Given data:
=======

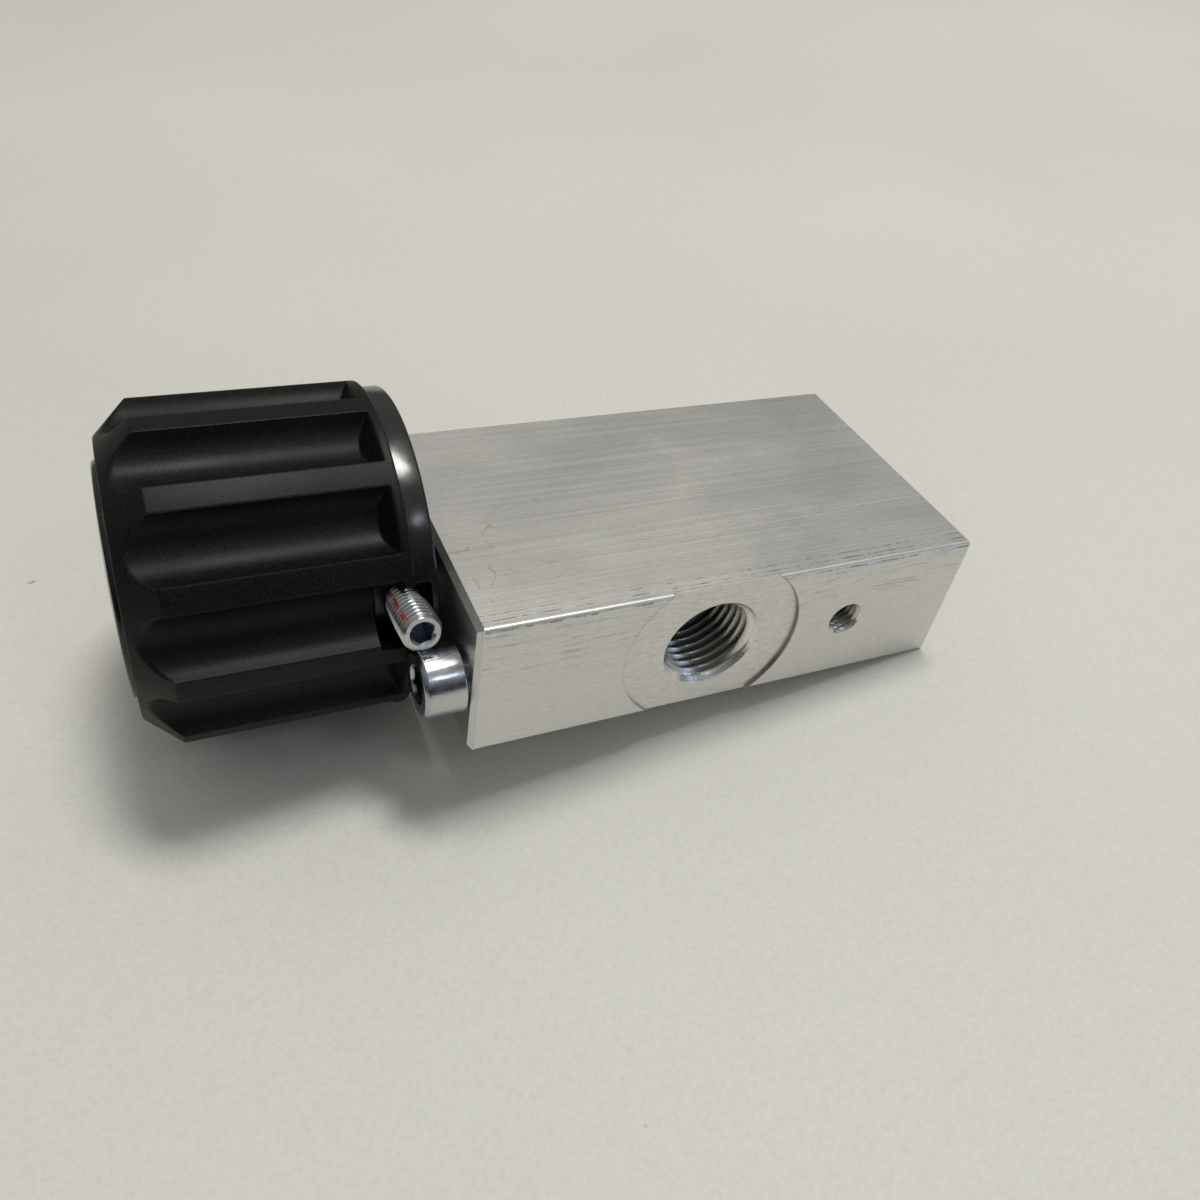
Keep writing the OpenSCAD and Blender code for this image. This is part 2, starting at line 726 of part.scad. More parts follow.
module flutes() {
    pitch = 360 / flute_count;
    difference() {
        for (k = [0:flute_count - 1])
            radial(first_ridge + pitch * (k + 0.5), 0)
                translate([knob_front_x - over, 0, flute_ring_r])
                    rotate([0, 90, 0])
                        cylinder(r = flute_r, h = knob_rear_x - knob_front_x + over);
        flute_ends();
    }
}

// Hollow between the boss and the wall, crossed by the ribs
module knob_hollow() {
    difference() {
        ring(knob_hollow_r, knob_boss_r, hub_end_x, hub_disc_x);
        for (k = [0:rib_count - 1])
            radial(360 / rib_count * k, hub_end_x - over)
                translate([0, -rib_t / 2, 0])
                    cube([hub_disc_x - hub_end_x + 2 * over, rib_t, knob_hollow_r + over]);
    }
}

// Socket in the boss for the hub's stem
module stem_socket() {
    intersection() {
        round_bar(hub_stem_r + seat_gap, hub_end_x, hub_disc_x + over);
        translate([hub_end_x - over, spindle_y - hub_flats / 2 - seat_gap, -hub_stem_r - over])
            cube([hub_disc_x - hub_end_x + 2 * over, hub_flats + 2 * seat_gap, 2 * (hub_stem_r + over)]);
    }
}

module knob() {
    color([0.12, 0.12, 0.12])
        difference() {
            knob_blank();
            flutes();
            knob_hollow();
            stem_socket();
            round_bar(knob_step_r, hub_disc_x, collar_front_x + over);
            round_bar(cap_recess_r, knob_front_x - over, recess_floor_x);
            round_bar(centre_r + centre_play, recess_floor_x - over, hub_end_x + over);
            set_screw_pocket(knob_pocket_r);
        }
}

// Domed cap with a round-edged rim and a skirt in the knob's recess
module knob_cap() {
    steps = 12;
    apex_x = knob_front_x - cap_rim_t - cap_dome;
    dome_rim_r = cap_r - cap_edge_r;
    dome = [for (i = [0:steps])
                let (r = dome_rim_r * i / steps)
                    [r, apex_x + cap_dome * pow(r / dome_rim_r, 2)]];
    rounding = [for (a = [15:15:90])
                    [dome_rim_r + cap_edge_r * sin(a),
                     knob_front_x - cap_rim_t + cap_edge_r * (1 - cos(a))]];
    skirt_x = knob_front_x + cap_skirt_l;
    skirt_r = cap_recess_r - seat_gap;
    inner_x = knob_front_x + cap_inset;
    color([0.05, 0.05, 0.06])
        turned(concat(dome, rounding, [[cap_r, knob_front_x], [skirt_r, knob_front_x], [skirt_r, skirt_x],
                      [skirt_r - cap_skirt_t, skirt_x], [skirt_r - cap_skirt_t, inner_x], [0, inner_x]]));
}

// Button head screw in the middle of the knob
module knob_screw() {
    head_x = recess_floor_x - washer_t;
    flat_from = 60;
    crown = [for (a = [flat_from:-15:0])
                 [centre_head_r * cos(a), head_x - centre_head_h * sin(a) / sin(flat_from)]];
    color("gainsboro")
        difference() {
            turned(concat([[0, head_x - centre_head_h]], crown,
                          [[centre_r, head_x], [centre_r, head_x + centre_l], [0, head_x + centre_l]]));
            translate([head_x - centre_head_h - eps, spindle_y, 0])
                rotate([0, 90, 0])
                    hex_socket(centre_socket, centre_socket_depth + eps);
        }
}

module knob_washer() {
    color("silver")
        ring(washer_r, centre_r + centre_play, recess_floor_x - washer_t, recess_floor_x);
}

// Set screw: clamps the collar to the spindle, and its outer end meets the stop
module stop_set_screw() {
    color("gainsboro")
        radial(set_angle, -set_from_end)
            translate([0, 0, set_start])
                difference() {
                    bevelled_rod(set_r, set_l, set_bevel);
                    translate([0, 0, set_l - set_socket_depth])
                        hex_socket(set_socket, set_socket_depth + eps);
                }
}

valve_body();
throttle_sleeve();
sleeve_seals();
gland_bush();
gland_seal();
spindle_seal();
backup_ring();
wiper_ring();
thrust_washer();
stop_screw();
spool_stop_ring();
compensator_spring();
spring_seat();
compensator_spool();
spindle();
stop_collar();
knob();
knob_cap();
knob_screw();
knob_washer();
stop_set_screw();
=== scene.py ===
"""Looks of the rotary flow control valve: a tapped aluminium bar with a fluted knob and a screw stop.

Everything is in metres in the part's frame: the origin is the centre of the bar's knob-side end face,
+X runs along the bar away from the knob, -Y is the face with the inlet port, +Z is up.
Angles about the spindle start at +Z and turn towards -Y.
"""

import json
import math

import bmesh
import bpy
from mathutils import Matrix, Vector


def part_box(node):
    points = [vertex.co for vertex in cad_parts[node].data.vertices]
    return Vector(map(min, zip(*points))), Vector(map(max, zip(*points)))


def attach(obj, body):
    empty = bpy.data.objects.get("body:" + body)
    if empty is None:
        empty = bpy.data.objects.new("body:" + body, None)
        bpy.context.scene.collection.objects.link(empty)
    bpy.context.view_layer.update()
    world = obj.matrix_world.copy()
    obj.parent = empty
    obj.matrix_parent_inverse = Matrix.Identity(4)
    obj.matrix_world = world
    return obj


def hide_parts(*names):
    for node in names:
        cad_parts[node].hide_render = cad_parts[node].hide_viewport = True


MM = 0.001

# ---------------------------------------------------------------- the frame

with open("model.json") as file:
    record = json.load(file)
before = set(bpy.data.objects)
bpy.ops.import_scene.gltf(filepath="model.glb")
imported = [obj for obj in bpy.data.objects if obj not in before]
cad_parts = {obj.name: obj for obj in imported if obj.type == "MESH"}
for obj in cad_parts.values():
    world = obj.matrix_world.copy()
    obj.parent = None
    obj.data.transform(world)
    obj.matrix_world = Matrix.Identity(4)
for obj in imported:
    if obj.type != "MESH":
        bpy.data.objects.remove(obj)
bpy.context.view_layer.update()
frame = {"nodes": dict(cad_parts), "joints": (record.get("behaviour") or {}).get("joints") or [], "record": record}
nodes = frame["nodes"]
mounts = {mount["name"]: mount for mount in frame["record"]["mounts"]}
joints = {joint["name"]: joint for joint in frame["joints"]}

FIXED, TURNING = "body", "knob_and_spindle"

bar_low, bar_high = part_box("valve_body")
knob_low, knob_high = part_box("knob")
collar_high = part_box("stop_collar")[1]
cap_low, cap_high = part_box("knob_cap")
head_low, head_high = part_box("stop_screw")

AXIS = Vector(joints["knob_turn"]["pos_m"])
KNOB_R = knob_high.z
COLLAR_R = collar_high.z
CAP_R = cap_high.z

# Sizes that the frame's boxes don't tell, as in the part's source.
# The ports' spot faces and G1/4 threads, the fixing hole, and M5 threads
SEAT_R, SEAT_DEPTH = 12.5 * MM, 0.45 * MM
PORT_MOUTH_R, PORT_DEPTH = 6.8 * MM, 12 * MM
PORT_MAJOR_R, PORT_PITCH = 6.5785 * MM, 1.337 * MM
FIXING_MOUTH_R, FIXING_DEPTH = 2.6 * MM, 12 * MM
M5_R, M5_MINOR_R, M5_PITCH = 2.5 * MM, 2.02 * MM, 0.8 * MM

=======

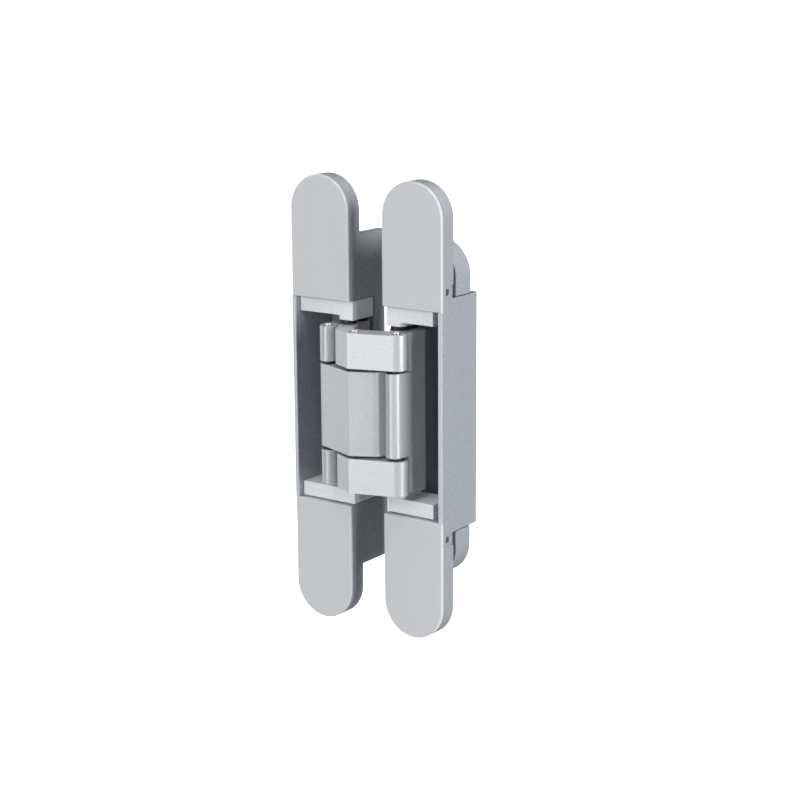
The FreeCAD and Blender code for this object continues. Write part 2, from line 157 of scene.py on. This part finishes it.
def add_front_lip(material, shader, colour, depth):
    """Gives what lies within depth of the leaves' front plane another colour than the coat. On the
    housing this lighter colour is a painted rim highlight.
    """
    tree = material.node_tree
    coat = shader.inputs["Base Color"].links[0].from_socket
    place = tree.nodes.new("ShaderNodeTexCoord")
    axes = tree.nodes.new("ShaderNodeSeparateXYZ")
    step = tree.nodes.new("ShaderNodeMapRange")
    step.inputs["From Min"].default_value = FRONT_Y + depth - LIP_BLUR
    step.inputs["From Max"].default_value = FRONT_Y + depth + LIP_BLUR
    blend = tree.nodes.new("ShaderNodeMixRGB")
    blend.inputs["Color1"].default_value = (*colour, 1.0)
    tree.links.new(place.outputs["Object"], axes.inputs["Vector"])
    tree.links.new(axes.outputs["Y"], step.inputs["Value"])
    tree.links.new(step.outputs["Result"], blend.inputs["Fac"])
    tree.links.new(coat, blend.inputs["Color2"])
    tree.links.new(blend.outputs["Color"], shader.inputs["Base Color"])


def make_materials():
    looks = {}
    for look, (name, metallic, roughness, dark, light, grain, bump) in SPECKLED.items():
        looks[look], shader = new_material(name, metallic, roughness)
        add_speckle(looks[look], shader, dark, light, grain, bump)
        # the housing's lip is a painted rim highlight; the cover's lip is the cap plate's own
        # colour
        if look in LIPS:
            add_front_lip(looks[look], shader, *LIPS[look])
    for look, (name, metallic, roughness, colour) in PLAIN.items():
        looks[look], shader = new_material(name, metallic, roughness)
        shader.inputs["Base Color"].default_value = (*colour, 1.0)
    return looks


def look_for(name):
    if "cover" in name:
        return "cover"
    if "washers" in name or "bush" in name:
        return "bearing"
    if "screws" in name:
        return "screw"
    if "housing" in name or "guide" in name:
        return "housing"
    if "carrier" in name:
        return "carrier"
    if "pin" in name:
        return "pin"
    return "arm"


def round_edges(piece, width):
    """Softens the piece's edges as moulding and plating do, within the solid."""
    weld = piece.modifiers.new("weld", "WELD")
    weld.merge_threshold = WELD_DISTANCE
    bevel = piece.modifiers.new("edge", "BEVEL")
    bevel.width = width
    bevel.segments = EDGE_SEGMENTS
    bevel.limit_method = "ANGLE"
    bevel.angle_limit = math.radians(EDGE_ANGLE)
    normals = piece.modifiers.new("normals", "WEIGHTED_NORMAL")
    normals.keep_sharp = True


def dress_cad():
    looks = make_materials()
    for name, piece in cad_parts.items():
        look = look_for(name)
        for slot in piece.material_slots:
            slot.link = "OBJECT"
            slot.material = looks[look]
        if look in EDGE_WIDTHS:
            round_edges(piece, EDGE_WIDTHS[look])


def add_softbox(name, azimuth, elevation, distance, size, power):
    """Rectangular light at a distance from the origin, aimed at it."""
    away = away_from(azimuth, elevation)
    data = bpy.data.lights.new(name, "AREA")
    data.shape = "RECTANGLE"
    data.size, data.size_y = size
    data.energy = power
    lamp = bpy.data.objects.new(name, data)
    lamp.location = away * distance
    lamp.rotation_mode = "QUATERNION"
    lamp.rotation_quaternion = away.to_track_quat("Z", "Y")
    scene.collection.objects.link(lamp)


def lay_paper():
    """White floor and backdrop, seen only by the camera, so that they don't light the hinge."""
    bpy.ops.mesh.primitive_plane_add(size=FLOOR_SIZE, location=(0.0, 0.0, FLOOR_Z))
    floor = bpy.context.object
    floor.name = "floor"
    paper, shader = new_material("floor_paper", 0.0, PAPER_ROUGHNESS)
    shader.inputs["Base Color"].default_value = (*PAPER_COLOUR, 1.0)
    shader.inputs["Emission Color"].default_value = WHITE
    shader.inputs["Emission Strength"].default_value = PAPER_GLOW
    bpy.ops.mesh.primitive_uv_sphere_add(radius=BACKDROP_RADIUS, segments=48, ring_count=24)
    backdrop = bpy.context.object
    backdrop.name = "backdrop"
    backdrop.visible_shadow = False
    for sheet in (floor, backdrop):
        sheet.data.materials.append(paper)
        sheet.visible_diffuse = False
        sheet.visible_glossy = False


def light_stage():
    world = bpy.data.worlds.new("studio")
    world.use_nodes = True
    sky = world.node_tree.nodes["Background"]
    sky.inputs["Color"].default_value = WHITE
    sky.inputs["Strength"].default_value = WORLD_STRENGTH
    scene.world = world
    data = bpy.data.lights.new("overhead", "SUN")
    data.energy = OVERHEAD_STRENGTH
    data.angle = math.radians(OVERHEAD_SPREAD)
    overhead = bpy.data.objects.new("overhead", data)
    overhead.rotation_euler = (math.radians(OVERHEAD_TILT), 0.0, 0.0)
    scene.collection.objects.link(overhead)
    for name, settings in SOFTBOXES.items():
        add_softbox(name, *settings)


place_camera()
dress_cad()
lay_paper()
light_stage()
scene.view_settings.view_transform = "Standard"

=======

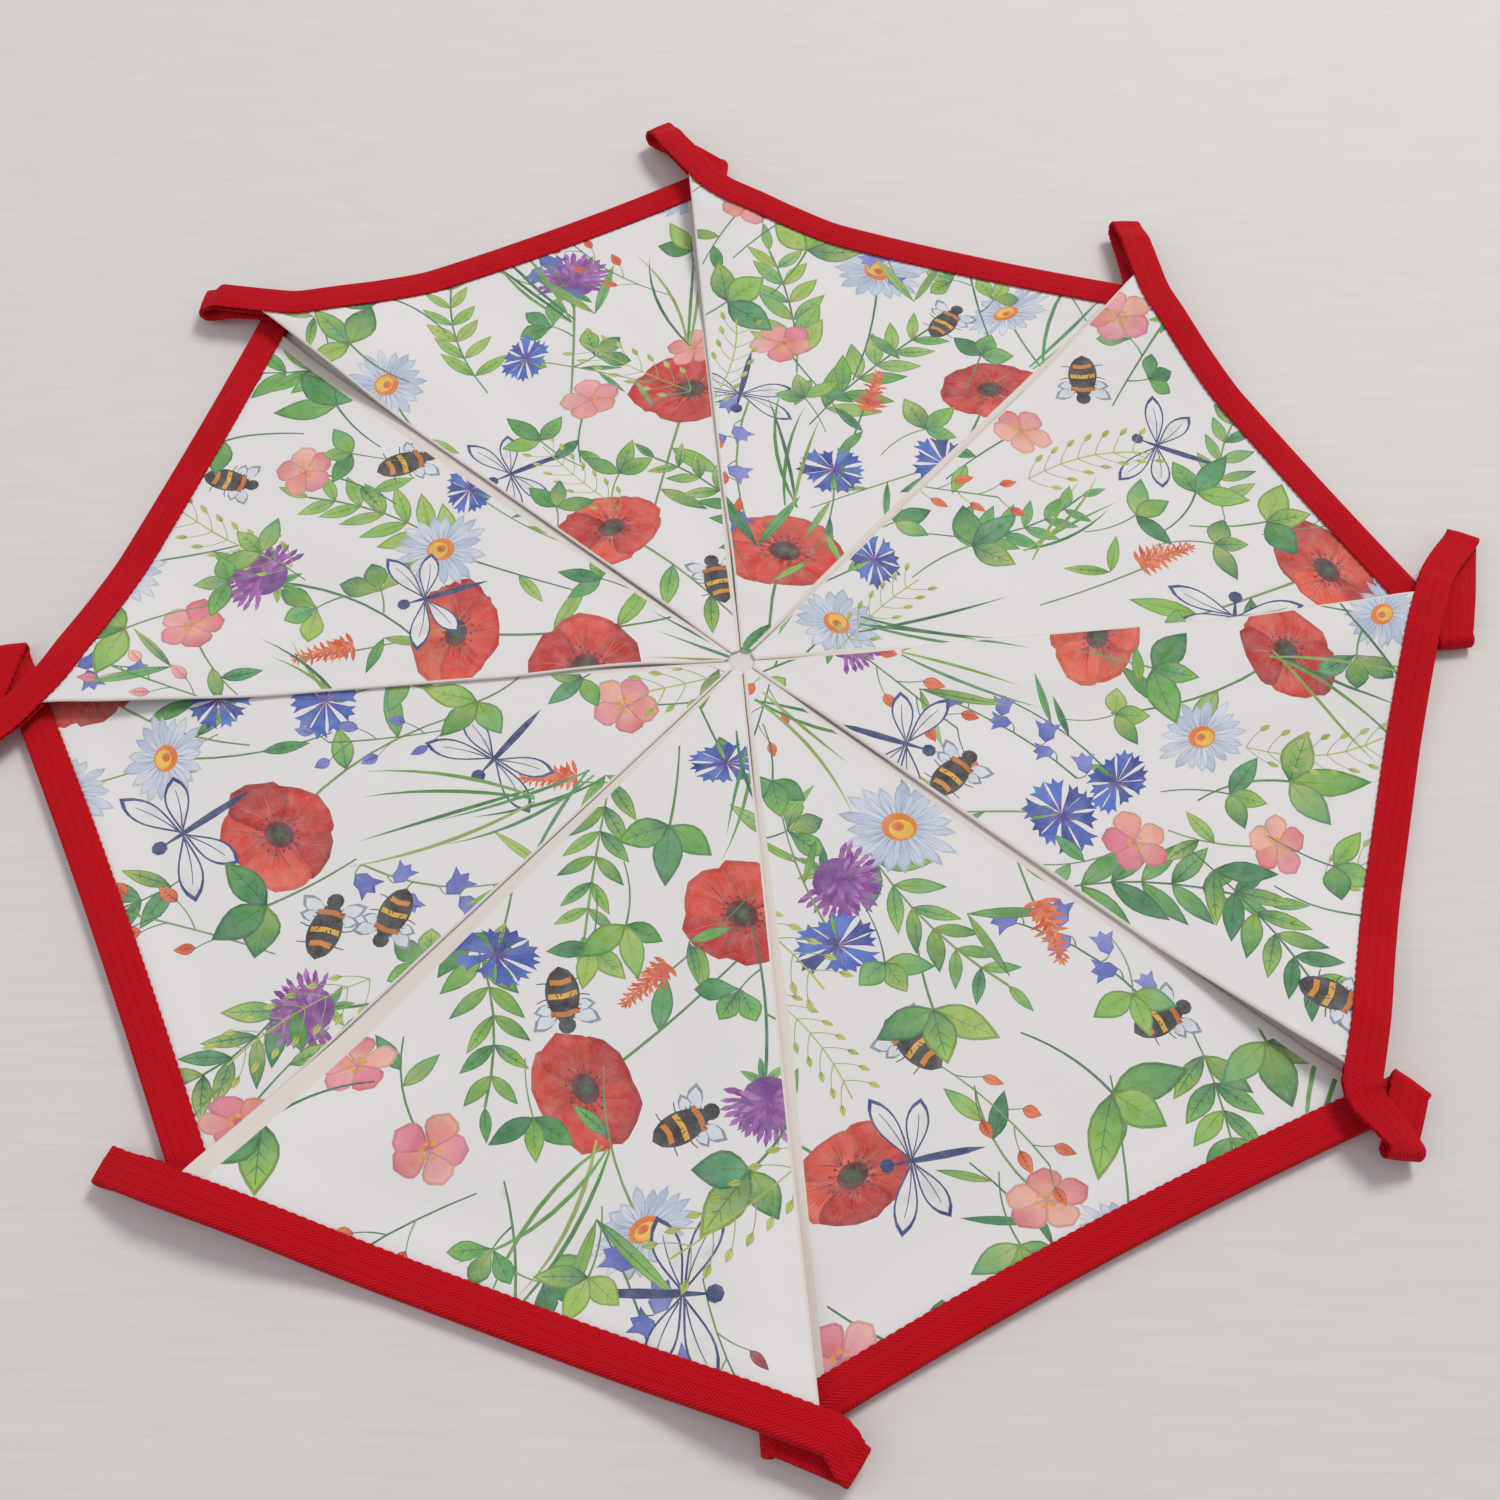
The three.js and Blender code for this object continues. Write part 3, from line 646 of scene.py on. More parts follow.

=======

Task description:
Your task is to print the lines from the one containing "valve_body();" through the one containing "if empty is", exactly and with nothing added.

Output:
valve_body();
throttle_sleeve();
sleeve_seals();
gland_bush();
gland_seal();
spindle_seal();
backup_ring();
wiper_ring();
thrust_washer();
stop_screw();
spool_stop_ring();
compensator_spring();
spring_seat();
compensator_spool();
spindle();
stop_collar();
knob();
knob_cap();
knob_screw();
knob_washer();
stop_set_screw();
=== scene.py ===
"""Looks of the rotary flow control valve: a tapped aluminium bar with a fluted knob and a screw stop.

Everything is in metres in the part's frame: the origin is the centre of the bar's knob-side end face,
+X runs along the bar away from the knob, -Y is the face with the inlet port, +Z is up.
Angles about the spindle start at +Z and turn towards -Y.
"""

import json
import math

import bmesh
import bpy
from mathutils import Matrix, Vector


def part_box(node):
    points = [vertex.co for vertex in cad_parts[node].data.vertices]
    return Vector(map(min, zip(*points))), Vector(map(max, zip(*points)))


def attach(obj, body):
    empty = bpy.data.objects.get("body:" + body)
    if empty is None:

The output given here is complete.